Now, the dissimilarity increment is defined as the absolute value of the difference of two Euclidean distances. Define d ≡ d(x, y) and d ^′ ≡ d(y, z), which follow the distribution in Eq. (10.37).
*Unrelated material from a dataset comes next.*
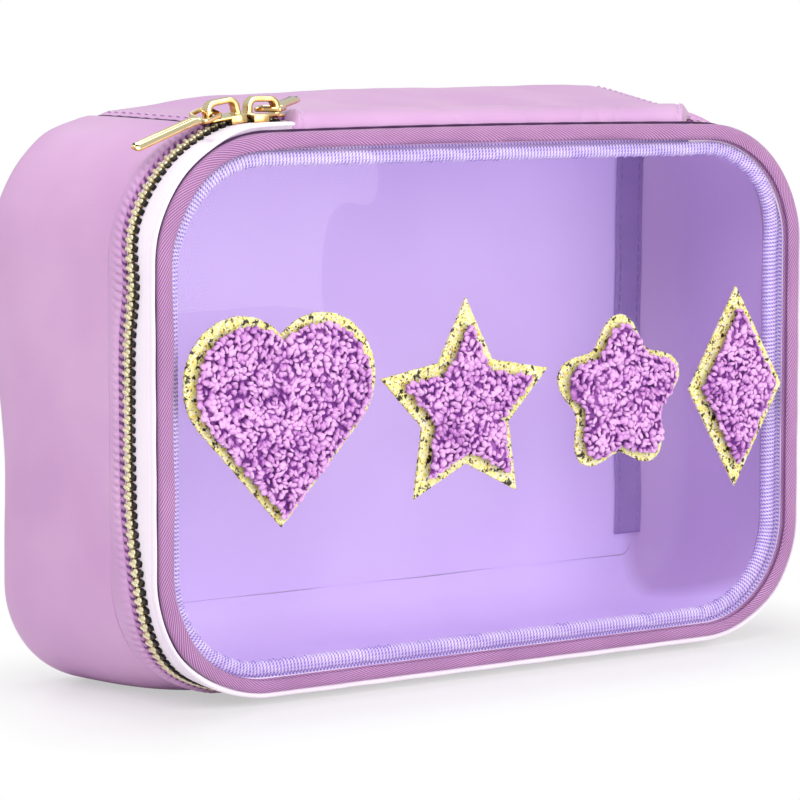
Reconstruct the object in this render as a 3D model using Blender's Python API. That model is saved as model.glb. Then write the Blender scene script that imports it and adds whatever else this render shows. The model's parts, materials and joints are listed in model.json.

The probability density function of d _inc = d − d ^′ is given by the convolution

$$\displaystyle\begin{array}{rcl} p_{d_{ \mbox{ inc}}}(w;\mathrm{tr}(\varSigma ))& =& \int _{-\infty }^{\infty }(2G_{ l}(\mathrm{tr}(\varSigma )))^{2}\,(t(t + w))^{l-1}\exp \left \{-C_{ l}(\mathrm{tr}(\varSigma ))\left (t^{2} + (t + w)^{2}\right )\right \} \\ & & \mathbf{1}_{\{t\geq 0\}}\mathbf{1}_{\{t+w\geq 0\}}\mathrm{d}t. {}\end{array}$$

(10.40)

Therefore, after some calculations (see [2] for details), the probability density function for the dissimilarity increments is given by

$$\displaystyle\begin{array}{rcl} p_{d_{ \mbox{ inc}}}(w;\mathrm{tr}(\varSigma ))& =& \frac{G_{l}(\mathrm{tr}(\varSigma ))^{2}} {2^{l-5/2}C_{l}(\mathrm{tr}(\varSigma ))^{l-1/2}}\exp \left \{-\frac{C_{l}(\mathrm{tr}(\varSigma ))} {2} \;w^{2}\right \} \\ & & \Bigg[\sum _{k=0}^{l-1}\sum _{ i=0}^{2l-2-k}(-1)^{i}w^{k+i}\binom{l - 1}{k}\binom{2l - 2 - k}{i}2^{k/2-i/2}C_{ l}(\mathrm{tr}(\varSigma ))^{k/2+i/2}\Bigg. \\ & & \left.\varGamma \left (\frac{2l - 1 - k - i} {2}, \frac{C_{l}(\mathrm{tr}(\varSigma ))} {2} \;w^{2}\right )\right ], {}\end{array}$$

(10.41)

where Γ(a, x) is the incomplete gamma function [44].